Each block only takes up about 7 bytes of memory. The local matrix is a byte, the resulting cached world matrix is a byte, its internal position is two bytes along with a couple of more indices. These 7 bytes could be compacted even further, but is not a priority right now.
Each sub-block does not contain a local position like we are used to seeing. Since these sub blocks follow a strict rule, we can also insure a certain order within a N^3 block so that we only need an index into a fixed array. For example, a block made from 16^3 sub blocks will give you 4096 sub blocks at most and two bytes will surely cover that range. So of course from the internal rules of how these blocks are placed, these indices can be converted to local positions and are all pre-computed as well. Not only that, all the matrix multiplications these positions might go through we pre-compute as well. So we don’t really have any matrix multiplications at all, just a form of lookup tables that take an index to a matrix and an index into the array and give you a new index within the array. The world matrix index also governs what pre-computed shape you are supposed to use.
The polygons on these shapes that might lie on the border and be covered and hidden by a neighboring block are also placed into a lookup array where the index of the normal is used to map to the internal order of that particular shape to find a polygon with that normal or its inverse.

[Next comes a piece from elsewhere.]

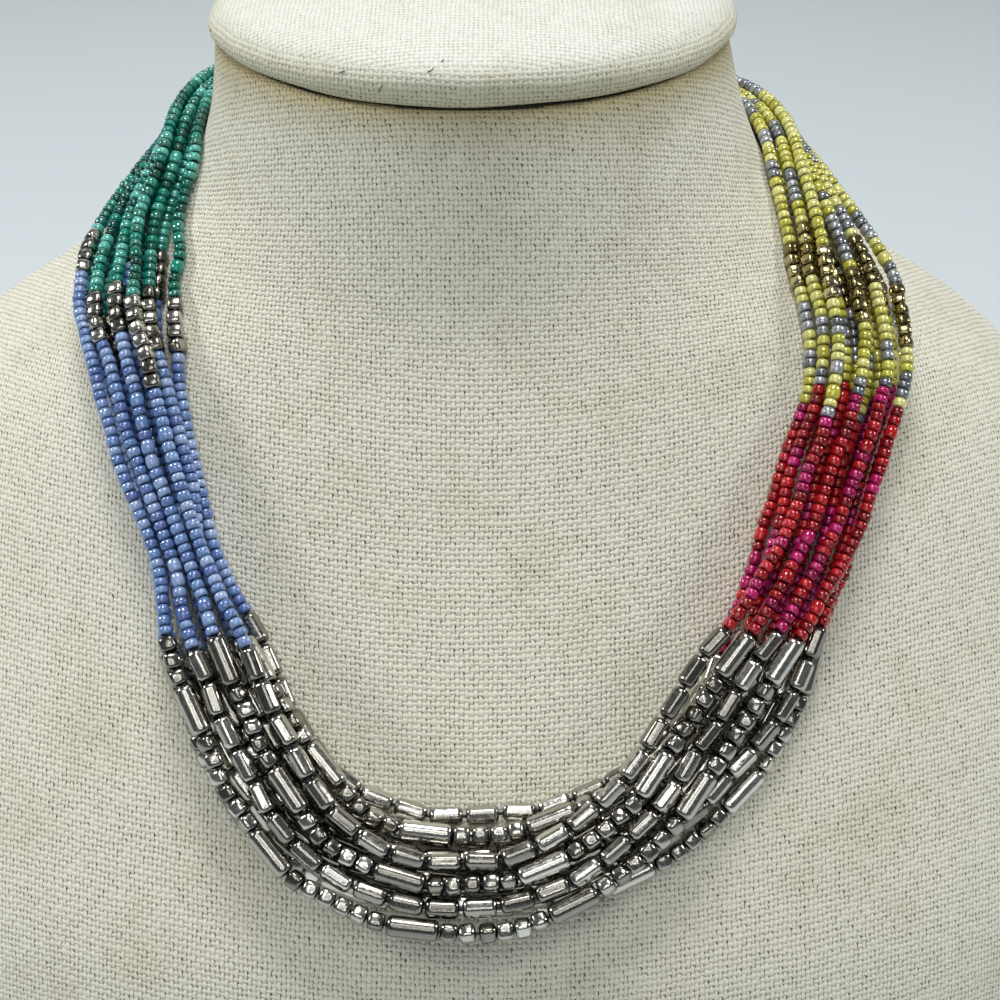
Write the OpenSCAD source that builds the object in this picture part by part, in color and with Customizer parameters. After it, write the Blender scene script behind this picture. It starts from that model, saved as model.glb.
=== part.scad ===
// Beaded necklace of many strands, worn by a plain neck bust covered in linen.
// Right is +X, the back of the bust is +Y and up is +Z, in millimetres.
// The origin is at the middle of the underside, on the surface that the bust stands on.

/* [Beads] */
// Outer diameter of a seed bead, and of the tube that stands for a run of them
seed_d = 2.3; // [2.1:0.05:2.4]
// Width across the flats of a six-sided metal bead
hex_flats = 3; // [2.6:0.05:3.1]
// Length of a six-sided metal bead
hex_len = 6; // [5.5:0.1:6]
// Diameter of a long round metal bead
tube_d = 3.6; // [3.2:0.05:3.65]
// Length of a long round metal bead
tube_len = 9.3; // [8.5:0.1:9.3]
// Width of a small metal nugget between the long beads
nugget = 2.9; // [2.5:0.1:2.9]
// Gap between two metal beads along their thread
bead_gap = 0.45; // [0.4:0.05:0.55]
// Gap between two nuggets along their thread
nugget_gap = 0.25; // [0.2:0.05:0.4]
// Diameter of the thread
thread_d = 0.7; // [0.5:0.1:0.8]
// Diameter of the hole through a metal bead
bore_d = 1.1; // [1:0.05:1.3]

/* [Neck cap] */
// Height of the padded cap on the neck
cap_h = 14; // [10:1:20]
// How far the cap stands out past the neck
cap_overhang = 2.4; // [1:0.1:4]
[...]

And since its all based on indices and look ups, all the final floating point calculations are based on fixed numbers which should eliminate any floating point accumulation errors we might commonly see. You only need those numbers to generate the points that go into the final geometry.
These collections of blocks are placed within a shape_description which other instanced shapes will point to so that you are not duplicating a lot of data.
All these crazy maps make it so that when we are actually dealing with large arrays of blocks and its neighbors, that we don’t need to do any searches of any kind, we just need its keys and indices to get all the data we need. What feature calls for such a pre-computation set up is the fact that we might be placing a lot of these high resolution 3D tiles into the scene and placing them next to 0 – 18 neighboring blocks. That is the number of neighbor that might affect the polygons that need to be hidden and the polygons that might be merged with its neighbors in a simplification step.
When you place a shape down in the scene, it collects its neighbors, copies the blocks with their indices into a linear array covering only the border blocks using the blocks position index as the index into that array. All the border blocks are at the front and have an index below a certain number, the blocks array itself within the shape is just 1 dimensional and sorted by the index it would have within our special 3D array lookup. These arrays along with the index of our border blocks will hand us a list of ids for all the possible neighbors we might have in those neighbors. No searching of neighbor blocks, just a lookup into a table that hands you indices into your neighbors. This also supports varying resolutions for the culling step when hiding faces. A face of a 2^3 shape might cover 64 blocks of a 16^3 shape. The merging step is restricted to neighbors of the same resolution.
We find our polygons from a lookup table and make simple checks to see if we should exclude them from the final geometry. Does the polygon point to the same material and have a smaller or an equal area to the one it is facing.
At the end of this, there is a simplification pass with some simple traversal of neighbors and rubber band algorithms to create convex polygons of neighboring shapes. The mesh manager within the octree eats up the resulting geometry and updates the rendered geometry. The simplification step is reserved for the smallest resolution in real time, but covers the full range on export.
Is this in any way confusing?
I need to finish the last step of this implementation and make sure a number of sanity tests pass before I wrap it up.